Marlowe was recruited by the State to carry out secret operations in hot spots. Greenblatt finds evidence in the contacts that facilitated his entry and exit from university life. His entry and exit from artistic life.

Marlowe was a spy. “At the end of his sixth year of study at Cambridge, he applied for his degree. The University authorities denied it to him. He had not met the residency requirements. He had been absent for long periods of time. They suspected he had gone to France, where exiled Catholics were preparing to attack the throne. Since he did not receive the degree, at the end of the month, a letter signed by all the important men of the Elizabethan Government arrived at the University explaining the Queen’s displeasure at such an important person not receiving the degree. There are no such letters for a nobody. This intervention greatly influenced what happened later with his work. For example, it influences The Tragical History of Doctor Faustus, who makes a pact with the devil.”

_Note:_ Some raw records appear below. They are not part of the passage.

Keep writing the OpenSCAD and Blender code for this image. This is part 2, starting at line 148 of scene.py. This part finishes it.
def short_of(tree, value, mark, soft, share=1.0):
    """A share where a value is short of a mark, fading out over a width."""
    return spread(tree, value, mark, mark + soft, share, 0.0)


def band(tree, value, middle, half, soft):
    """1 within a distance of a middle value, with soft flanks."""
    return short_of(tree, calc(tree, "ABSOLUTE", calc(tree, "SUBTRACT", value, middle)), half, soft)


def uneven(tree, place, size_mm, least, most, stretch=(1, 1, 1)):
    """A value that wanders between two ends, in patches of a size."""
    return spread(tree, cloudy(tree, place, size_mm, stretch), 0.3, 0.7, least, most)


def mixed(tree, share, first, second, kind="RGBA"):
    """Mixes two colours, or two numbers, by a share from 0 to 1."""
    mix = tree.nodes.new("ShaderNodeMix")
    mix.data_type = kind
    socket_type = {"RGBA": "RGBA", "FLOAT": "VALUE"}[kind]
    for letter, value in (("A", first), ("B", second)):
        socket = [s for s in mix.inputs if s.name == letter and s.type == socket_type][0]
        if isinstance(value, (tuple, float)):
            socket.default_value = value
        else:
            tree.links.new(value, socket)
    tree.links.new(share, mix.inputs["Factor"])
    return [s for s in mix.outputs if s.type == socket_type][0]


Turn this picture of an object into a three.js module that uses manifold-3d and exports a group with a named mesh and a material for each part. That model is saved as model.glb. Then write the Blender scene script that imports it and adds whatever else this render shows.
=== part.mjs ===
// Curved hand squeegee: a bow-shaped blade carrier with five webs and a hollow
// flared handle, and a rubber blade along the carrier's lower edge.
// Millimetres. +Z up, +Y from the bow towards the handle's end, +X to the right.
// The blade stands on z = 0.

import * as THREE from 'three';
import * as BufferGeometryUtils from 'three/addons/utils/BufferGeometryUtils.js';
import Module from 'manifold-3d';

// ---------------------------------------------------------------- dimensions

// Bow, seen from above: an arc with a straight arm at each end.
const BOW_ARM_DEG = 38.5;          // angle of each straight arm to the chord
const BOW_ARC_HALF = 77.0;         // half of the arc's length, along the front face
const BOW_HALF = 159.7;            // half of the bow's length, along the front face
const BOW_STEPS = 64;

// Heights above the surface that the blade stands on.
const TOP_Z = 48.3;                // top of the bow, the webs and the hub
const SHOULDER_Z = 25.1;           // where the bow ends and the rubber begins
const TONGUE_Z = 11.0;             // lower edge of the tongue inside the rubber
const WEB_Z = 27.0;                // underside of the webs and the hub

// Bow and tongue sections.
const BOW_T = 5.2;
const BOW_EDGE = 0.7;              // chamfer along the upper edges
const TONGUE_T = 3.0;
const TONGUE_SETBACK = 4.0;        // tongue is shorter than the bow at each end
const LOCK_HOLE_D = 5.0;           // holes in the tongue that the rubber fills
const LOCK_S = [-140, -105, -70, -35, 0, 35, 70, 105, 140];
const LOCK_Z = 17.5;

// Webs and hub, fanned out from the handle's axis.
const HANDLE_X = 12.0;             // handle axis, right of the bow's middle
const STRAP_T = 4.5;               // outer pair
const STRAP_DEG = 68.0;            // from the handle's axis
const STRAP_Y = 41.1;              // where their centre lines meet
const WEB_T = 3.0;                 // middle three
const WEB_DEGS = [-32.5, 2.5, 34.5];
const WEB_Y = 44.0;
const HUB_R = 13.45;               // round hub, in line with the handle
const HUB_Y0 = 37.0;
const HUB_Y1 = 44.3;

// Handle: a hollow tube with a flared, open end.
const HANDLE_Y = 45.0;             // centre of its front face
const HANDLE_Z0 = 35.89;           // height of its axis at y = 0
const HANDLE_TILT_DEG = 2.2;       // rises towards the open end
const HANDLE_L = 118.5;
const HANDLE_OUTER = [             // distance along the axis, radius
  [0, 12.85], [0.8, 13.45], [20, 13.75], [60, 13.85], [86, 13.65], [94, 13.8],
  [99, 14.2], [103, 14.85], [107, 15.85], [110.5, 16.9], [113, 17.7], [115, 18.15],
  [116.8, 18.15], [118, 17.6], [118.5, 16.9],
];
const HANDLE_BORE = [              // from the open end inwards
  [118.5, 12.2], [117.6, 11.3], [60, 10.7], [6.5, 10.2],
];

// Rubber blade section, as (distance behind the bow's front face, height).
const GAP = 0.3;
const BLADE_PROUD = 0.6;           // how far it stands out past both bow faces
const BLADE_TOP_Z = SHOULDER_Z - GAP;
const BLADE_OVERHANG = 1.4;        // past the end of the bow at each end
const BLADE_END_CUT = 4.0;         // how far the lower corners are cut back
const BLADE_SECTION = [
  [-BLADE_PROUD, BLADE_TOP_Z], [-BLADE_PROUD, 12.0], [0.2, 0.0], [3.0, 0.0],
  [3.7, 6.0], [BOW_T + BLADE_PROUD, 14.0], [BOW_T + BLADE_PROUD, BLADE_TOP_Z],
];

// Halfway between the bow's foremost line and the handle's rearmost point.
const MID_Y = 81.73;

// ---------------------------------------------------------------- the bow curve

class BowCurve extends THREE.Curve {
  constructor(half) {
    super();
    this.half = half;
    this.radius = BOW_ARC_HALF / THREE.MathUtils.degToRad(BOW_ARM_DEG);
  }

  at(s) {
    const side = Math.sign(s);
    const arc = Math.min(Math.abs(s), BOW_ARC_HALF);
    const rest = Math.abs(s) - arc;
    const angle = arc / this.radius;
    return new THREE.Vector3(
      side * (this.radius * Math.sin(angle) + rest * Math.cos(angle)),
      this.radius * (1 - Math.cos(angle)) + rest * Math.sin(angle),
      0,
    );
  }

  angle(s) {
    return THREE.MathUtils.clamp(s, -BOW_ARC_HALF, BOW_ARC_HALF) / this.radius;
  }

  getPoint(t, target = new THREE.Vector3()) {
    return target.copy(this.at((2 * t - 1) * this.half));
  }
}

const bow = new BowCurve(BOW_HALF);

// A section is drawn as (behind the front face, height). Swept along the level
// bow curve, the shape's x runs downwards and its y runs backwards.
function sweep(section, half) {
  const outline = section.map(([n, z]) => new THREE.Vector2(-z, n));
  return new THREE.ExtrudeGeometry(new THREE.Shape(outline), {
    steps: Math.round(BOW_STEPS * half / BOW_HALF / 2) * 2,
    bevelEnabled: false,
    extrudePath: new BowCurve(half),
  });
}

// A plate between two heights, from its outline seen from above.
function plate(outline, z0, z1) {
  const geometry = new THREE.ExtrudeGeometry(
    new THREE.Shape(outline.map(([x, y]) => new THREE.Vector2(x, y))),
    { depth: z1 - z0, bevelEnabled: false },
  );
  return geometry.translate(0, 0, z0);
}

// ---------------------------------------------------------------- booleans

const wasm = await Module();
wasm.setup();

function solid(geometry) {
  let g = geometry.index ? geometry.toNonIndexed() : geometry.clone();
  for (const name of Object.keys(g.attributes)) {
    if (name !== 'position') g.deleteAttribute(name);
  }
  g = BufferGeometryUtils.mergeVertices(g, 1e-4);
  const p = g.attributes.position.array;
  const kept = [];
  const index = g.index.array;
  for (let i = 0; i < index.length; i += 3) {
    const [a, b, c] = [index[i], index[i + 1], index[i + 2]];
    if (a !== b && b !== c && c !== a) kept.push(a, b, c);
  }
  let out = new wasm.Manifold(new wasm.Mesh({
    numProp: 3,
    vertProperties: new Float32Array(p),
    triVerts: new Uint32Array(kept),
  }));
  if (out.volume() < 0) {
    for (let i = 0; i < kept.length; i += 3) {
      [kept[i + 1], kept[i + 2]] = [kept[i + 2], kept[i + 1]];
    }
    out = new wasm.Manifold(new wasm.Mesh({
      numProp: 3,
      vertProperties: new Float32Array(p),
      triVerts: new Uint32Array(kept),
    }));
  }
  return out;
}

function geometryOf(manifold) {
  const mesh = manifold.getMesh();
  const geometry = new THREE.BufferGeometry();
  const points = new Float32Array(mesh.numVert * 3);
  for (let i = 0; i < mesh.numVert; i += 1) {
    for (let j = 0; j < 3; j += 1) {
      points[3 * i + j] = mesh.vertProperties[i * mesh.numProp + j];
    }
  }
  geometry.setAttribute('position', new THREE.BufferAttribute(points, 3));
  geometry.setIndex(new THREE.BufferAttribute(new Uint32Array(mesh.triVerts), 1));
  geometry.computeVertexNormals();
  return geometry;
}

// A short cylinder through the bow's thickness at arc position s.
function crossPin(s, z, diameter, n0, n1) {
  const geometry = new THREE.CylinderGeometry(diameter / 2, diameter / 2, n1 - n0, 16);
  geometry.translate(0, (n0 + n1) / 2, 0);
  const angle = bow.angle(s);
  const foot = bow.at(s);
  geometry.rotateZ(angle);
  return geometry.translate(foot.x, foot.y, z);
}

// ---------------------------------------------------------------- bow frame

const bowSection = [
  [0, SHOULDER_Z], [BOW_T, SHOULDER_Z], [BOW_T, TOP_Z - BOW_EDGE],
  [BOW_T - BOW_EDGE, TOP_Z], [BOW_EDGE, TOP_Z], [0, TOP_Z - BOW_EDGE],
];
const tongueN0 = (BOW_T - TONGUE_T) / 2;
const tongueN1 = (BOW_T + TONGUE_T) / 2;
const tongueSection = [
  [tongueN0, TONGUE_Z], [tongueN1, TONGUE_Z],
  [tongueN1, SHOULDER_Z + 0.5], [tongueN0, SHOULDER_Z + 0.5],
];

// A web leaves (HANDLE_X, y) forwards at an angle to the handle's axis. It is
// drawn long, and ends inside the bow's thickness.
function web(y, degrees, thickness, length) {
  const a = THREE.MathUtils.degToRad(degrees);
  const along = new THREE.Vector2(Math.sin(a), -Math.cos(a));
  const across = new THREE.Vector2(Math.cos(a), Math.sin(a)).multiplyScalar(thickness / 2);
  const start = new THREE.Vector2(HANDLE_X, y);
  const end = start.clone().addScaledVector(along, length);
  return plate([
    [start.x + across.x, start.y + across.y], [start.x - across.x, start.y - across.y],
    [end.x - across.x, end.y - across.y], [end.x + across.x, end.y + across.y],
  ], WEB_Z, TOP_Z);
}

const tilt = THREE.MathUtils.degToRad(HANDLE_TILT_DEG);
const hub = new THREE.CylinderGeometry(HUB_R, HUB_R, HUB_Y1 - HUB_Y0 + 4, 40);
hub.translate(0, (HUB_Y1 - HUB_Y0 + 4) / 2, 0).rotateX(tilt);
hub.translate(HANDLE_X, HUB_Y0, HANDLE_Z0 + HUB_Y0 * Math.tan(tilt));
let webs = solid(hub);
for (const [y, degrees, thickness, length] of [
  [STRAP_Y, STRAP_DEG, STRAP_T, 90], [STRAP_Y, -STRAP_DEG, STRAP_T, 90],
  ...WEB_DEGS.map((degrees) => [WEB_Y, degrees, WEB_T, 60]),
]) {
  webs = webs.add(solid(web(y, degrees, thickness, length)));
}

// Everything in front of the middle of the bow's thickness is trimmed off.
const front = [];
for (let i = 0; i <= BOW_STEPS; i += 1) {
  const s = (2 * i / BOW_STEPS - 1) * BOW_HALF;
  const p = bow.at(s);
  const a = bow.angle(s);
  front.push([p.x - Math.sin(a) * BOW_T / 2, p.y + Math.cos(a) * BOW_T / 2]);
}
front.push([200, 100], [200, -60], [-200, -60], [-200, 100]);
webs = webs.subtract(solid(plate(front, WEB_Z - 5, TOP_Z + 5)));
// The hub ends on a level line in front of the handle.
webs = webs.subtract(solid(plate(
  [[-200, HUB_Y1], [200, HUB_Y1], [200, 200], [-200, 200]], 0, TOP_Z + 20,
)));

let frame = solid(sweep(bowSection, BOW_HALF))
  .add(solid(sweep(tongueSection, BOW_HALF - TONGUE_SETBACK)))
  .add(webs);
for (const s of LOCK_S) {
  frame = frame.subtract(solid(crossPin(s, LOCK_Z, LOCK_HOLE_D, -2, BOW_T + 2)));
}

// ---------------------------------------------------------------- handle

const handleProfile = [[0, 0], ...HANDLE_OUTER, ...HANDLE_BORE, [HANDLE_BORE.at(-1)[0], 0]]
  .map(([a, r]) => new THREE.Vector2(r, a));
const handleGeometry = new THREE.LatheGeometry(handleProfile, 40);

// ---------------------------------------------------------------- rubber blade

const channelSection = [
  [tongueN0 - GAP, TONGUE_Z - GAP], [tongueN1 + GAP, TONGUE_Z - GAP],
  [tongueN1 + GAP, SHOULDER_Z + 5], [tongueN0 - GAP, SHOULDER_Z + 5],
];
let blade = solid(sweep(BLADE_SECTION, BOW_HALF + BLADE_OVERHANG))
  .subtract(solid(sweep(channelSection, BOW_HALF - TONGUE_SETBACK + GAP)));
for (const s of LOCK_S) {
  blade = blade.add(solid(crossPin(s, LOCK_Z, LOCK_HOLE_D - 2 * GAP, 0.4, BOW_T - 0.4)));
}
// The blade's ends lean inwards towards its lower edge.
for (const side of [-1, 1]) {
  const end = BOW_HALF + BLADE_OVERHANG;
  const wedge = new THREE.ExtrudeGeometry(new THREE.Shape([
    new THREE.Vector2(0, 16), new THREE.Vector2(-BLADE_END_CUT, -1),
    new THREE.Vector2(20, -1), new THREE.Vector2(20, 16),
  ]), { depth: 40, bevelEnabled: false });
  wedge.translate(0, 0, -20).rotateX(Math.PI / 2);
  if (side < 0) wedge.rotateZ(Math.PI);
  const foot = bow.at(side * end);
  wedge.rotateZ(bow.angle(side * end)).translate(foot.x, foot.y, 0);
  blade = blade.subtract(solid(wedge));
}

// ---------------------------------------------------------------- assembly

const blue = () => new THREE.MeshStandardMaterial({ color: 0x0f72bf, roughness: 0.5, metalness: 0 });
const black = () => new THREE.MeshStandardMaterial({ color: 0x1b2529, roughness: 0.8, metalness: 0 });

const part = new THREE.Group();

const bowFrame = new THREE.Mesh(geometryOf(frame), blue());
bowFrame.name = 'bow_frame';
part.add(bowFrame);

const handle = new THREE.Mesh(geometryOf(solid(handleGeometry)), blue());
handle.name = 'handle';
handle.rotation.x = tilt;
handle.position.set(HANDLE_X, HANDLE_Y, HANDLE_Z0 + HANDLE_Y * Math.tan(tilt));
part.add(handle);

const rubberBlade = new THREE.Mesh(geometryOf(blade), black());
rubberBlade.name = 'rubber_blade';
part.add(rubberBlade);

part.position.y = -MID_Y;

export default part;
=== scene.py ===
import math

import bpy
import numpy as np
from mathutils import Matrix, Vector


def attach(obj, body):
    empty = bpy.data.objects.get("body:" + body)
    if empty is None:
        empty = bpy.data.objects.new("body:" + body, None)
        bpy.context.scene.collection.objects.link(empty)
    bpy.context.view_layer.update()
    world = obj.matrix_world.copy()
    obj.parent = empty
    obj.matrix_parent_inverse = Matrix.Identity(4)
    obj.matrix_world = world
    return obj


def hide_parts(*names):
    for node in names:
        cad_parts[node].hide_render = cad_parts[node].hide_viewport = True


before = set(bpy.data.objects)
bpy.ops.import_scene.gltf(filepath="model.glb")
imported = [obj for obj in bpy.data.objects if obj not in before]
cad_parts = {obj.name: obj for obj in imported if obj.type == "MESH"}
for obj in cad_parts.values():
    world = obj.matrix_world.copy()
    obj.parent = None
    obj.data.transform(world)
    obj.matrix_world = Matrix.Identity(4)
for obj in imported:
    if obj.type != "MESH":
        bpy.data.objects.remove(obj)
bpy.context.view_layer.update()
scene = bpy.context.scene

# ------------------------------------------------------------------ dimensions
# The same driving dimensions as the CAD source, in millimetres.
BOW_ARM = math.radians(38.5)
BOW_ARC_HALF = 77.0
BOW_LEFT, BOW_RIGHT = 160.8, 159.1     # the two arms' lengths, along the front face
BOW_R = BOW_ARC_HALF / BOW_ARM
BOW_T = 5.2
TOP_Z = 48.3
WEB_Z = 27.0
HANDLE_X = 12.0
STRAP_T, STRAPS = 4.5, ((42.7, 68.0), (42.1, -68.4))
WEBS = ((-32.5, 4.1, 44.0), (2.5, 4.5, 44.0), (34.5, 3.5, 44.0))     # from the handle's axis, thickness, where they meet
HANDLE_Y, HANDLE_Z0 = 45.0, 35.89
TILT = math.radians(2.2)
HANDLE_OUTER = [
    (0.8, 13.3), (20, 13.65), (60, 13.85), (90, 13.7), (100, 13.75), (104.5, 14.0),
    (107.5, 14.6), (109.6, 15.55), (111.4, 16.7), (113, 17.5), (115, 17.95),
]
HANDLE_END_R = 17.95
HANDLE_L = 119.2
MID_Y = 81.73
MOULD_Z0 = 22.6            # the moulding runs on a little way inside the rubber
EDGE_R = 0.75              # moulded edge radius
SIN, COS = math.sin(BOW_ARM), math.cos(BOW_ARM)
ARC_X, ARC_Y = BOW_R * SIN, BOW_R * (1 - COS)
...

“He had very uncommon talents. And he had no limits. He always walked very close to them. That’s why he lived a very short life”

There was another passage in his biography that excites Greenblatt. “For some reason, a year before his assassination, Marlowe was in Flanders”. The English were fighting the Spanish there. Marlowe tried his luck in counterfeiting coins with a couple of underworld friends. They weren’t very smart either: someone discovered the fake shilling they used to test the business. “They suspected he was counterfeiting because he was going to defect to the Catholic side and help the Spanish. Anyone else would have been hanged. However, the military governor wrote a message to London with the recommendation of two of the most important nobles in the country. Marlowe was returned with his guard. It’s amazing. These two very important characters in England at that time offered protection to the son of a cobbler who was counterfeiting money. And they released him. It’s amazing,” the author repeats. “He was involved in something clandestine and complicated.”